Los profesores sabemos que contar con información en la sala de clases de cada uno de nuestros estudiantes durante el proceso de enseñanza y aprendizaje es el mejor escenario para encaminarlos a lograr las metas esperadas.
Sin embargo, desde hace un tiempo los procesos de evaluación que nos permiten contar con esta información han experimentado un aumento en su percepción negativa, ya que se les asocia a tensión, agobio y frustración, no solo de los estudiantes, sino también de los profesores y de todo el sistema educativo.
La pandemia del COVID-19 profundizó esta situación. Según datos del Centro de Justicia Educacional de la Universidad Católica, en 2020 los alumnos mostraron mayores dificultades atencionales y de tipo ansioso-depresivo, aislamiento, problemas sociales y de pensamiento, mientras que las exigencias de la educación remota afectaron seriamente al profesorado.
Un estudio elaborado por el Centro de Investigación y Mejoramiento de la Educación de la Facultad de Psicología de la Universidad del Desarrollo reveló que el 77% de los profesores siente estrés, un 49,8% frustración y un 41% angustia.
En este escenario de angustia generalizada, el año 2020 se decidió no aplicar el SIMCE a los estudiantes por los próximos dos años. Para situaciones excepcionales las soluciones deben también ser excepcionales, la pandemia ameritaba esta interrupción, pero este año el escenario es distinto.
Por ello, pensar en una evaluación censal sin consecuencias, parece una buena salida que entregue luces a los gobernantes, directivos, equipos técnicos y docentes con información confiable para tomar las mejores decisiones y así ofrecer una oportunidad para mejorar la calidad del proceso de enseñanza-aprendizaje en las escuelas y recuperar la equidad a la que aspiramos para cada estudiante de nuestro país.
¿Cómo hacerlo considerando el estado emocional actual del sistema? Se requiere invitar a los formadores de formadores a cambiar el enfoque hacia una nueva “cultura de la evaluación”.
Una cultura que se caracterice por tomar decisiones sobre la base de evidencia en contexto, por incentivar la retroalimentación y la reflexión al interior de las comunidades educativas, por generar espacios de valoración del docente y del alumno, de tal manera de construir un camino y a su vez una oportunidad para cada uno de ellos. Finalmente, una evaluación que nos permita revisar los planes, programas y métodos con el fin de mejorar el proceso educativo.
Estamos ad portas de una decisión de enormes consecuencias. El Ministerio de Educación presentó al Consejo Nacional de Educación (CNED), su idea de prolongar la eliminación de la evaluación censal para este año.
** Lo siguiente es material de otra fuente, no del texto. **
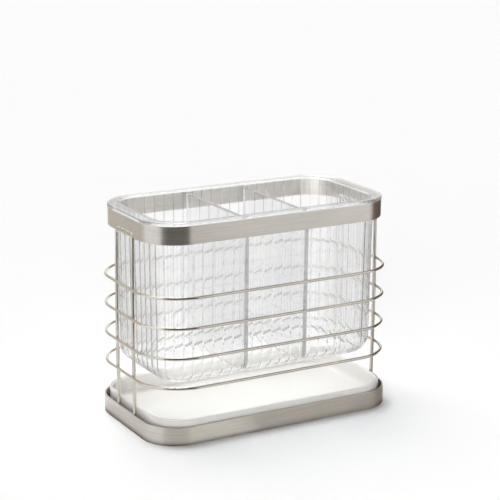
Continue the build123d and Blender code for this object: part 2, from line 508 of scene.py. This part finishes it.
class InsertForm:
    """Sizes of the insert that follow from the top band and its own box."""

    def __init__(self, sizes):
        rim_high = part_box("top_band")[1]
        low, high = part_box("insert")
        self.sizes = sizes
        self.half_length = rim_high[0] - sizes.strip_thickness - sizes.insert_end_gap
        self.half_width = rim_high[1] - sizes.strip_thickness - sizes.insert_side_gap
        self.core_length = self.half_length - sizes.insert_corner
        self.core_width = self.half_width - sizes.insert_corner
        self.low, self.top, self.shoulder = low[2], high[2], rim_high[2]
        self.lip_top = self.low + sizes.lip_radius * sin(LIP_ANGLE)
        self.inner_lip = sizes.lip_radius - sizes.insert_wall
        self.rim_half_length, self.rim_half_width = high[0], high[1]
        self.overhang = high[0] - rim_high[0]

    def inner_inset(self, height):
        """From the widest outline to the inner wall at this height above the lip."""
        share = (self.top - height) / (self.top - self.lip_top)
        return self.sizes.insert_wall + self.sizes.insert_draft * share

    def flute_share(self, point):
        """Where a point of the outline lies within its flute, from 0 to 1."""
        sizes = self.sizes
        past_x, past_y = abs(point.x) - self.core_length, abs(point.y) - self.core_width
        if past_x <= SAME_PLACE:
            return (point.x / self.core_length + 1) / 2 * sizes.side_flutes % 1
        if past_y <= SAME_PLACE:
            return (point.y / self.core_width + 1) / 2 * sizes.end_flutes % 1
        return atan2(past_y, past_x) / radians(90) * sizes.corner_flutes % 1

    def flute_drop(self, across):
        """Depth of the flute at this distance from its ridge, given as a share of the flute's width."""
        hollow = self.sizes.flute_depth * (1 - (1 - 2 * across) ** 2)
        return hollow + self.sizes.ridge_height * min(1, across * FLUTE_STEPS)

    def press_flutes(self, verts):
        """Moves the outline's points inwards between the ridges of the flutes."""
        for vert in verts:
            nearest = Vector((
                max(-self.core_length, min(self.core_length, vert.co.x)),
                max(-self.core_width, min(self.core_width, vert.co.y)),
                vert.co.z,
            ))
            share = self.flute_share(vert.co)
            vert.co -= (vert.co - nearest).normalized() * self.flute_drop(min(share, 1 - share))

    def loop(self, bm, half_length, half_width, corner, height, fluted=False):
        """Edges round the insert, with as many points at every level."""
        sizes = self.sizes
        face = outline(bm, half_length, half_width, corner, height, sizes.corner_flutes * FLUTE_STEPS)
        sides = sorted(face.edges, key=lambda edge: edge.calc_length())[-4:]
        bmesh.ops.delete(bm, geom=[face], context="FACES_ONLY")
        for pair, flutes in ((sides[:2], sizes.end_flutes), (sides[2:], sizes.side_flutes)):
            cut = bmesh.ops.subdivide_edges(bm, edges=pair, cuts=flutes * FLUTE_STEPS - 1)["geom_inner"]
        edges = closed_loop(of_kind(cut, bmesh.types.BMVert)[0].link_edges[0])
        if fluted:
            self.press_flutes({vert for edge in edges for vert in edge.verts})
        return edges

    def wall_loop(self, bm, inset, height, fluted=False):
        """Edges of the wall, this far inside its widest outline."""
        corner = self.sizes.insert_corner - inset
        return self.loop(bm, self.half_length - inset, self.half_width - inset, corner, height, fluted)

    def rim_loop(self, bm, inset, height):
        """Edges of the rim, this far inside its own outline."""
        corner = self.sizes.rim_corner + self.overhang - inset
        return self.loop(bm, self.rim_half_length - inset, self.rim_half_width - inset, corner, height)


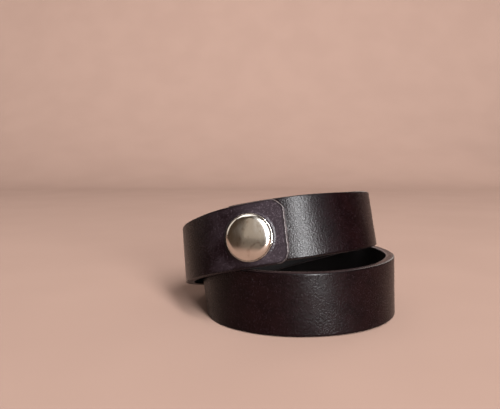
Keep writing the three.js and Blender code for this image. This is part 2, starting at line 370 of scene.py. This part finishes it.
# The snap's axis runs straight out through both ends. Depths on it count outward from the outer end's face.
snap_out = unit(on_route(route_out, np.array([OUTER_SNAP])))[0]
snap_up = unit(on_route(route_up, np.array([OUTER_SNAP])))[0]
snap_seat = (on_route(route_middle, np.array([OUTER_SNAP]))[0] + set_down
             + snap_out * FACE - snap_up * SNAP_DROP)
snap_turned = Vector((0, 0, 1)).rotation_difference(Vector(snap_out)).to_matrix().to_4x4()
SNAP_AXIS = Matrix.Translation(Vector(snap_seat * MM)) @ snap_turned


PUNCH_SIDES = 48


def punch_hole(piece, radius, high, low):
    """A round hole on the snap's axis, from a high depth to a low one."""
    turn = np.linspace(0.0, 2.0 * math.pi, PUNCH_SIDES, endpoint=False)
    ring = np.stack([radius * np.cos(turn), radius * np.sin(turn)], 1)
    rings = [np.column_stack([ring, np.full(PUNCH_SIDES, depth)]) for depth in (low, high)]
    follows = [(i + 1) % PUNCH_SIDES for i in range(PUNCH_SIDES)]
    faces = [[i, j, PUNCH_SIDES + j, PUNCH_SIDES + i] for i, j in enumerate(follows)]
    faces += [list(range(PUNCH_SIDES))[::-1], list(range(PUNCH_SIDES, 2 * PUNCH_SIDES))]
    cutter = add_mesh("punch", np.concatenate(rings), faces)
    cutter.matrix_world = SNAP_AXIS
    cut = piece.modifiers.new("punch", "BOOLEAN")
    cut.operation = "DIFFERENCE"
    cut.solver = "EXACT"
    cut.object = cutter
    bpy.context.view_layer.update()
    finished = bpy.data.meshes.new_from_object(piece.evaluated_get(bpy.context.evaluated_depsgraph_get()))
    piece.modifiers.clear()
    piece.data = finished
    bpy.data.objects.remove(cutter)


punch_hole(strap, radius=2.2, high=2.0, low=-4.5)
punch_hole(strap, radius=2.9, high=-5.0, low=-10.0)


def lay_flat(piece, points, flat, from_edge):
    """Marks each point with its place on the uncurled strap and its distance from an edge."""
    nearest = KDTree(len(points))
    for i, point in enumerate(points * MM):
        nearest.insert(point, i)
    nearest.balance()
    found = [nearest.find(vertex.co)[1] for vertex in piece.data.vertices]
    marks = piece.data.attributes
    marks.new("lay_flat", "FLOAT_VECTOR", "POINT").data.foreach_set("vector", flat[found].ravel())
    marks.new("from_edge", "FLOAT", "POINT").data.foreach_set("value", from_edge[found])


lay_flat(strap, strap_points, strap_flat, strap_edge)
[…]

El CNED debe evaluar dicha propuesta, analizando con expertos la experiencia acumulada, considerando la opinión de distintos actores educativos, los aportes de académicos e investigadores, la revisión de política comparada y de la literatura nacional e internacional. De ese trabajo saldrán, en un par de semanas, las recomendaciones adoptadas.
No es un misterio para nadie el daño causado en pandemia. Según un estudio del Banco Mundial, Unesco y Unicef, publicado en diciembre de 2021, en los países de ingresos bajos y medianos, la proporción de niños que viven en lo que denominan “Pobreza de Aprendizajes”, era de un 53 % antes de la pandemia, pero podría alcanzar el 70% debido al cierre prolongado de las escuelas y a la carencia de eficacia del aprendizaje a distancia.
Ese alarmante dato, más la ceguera en la que nos encontramos al no contar con información durante este periodo, nos ata de manos para la toma de decisiones que nos oriente hacia el plan de recuperación futuro. Es hora de liberarnos de esa atadura, por el bien de cada uno de nuestros estudiantes.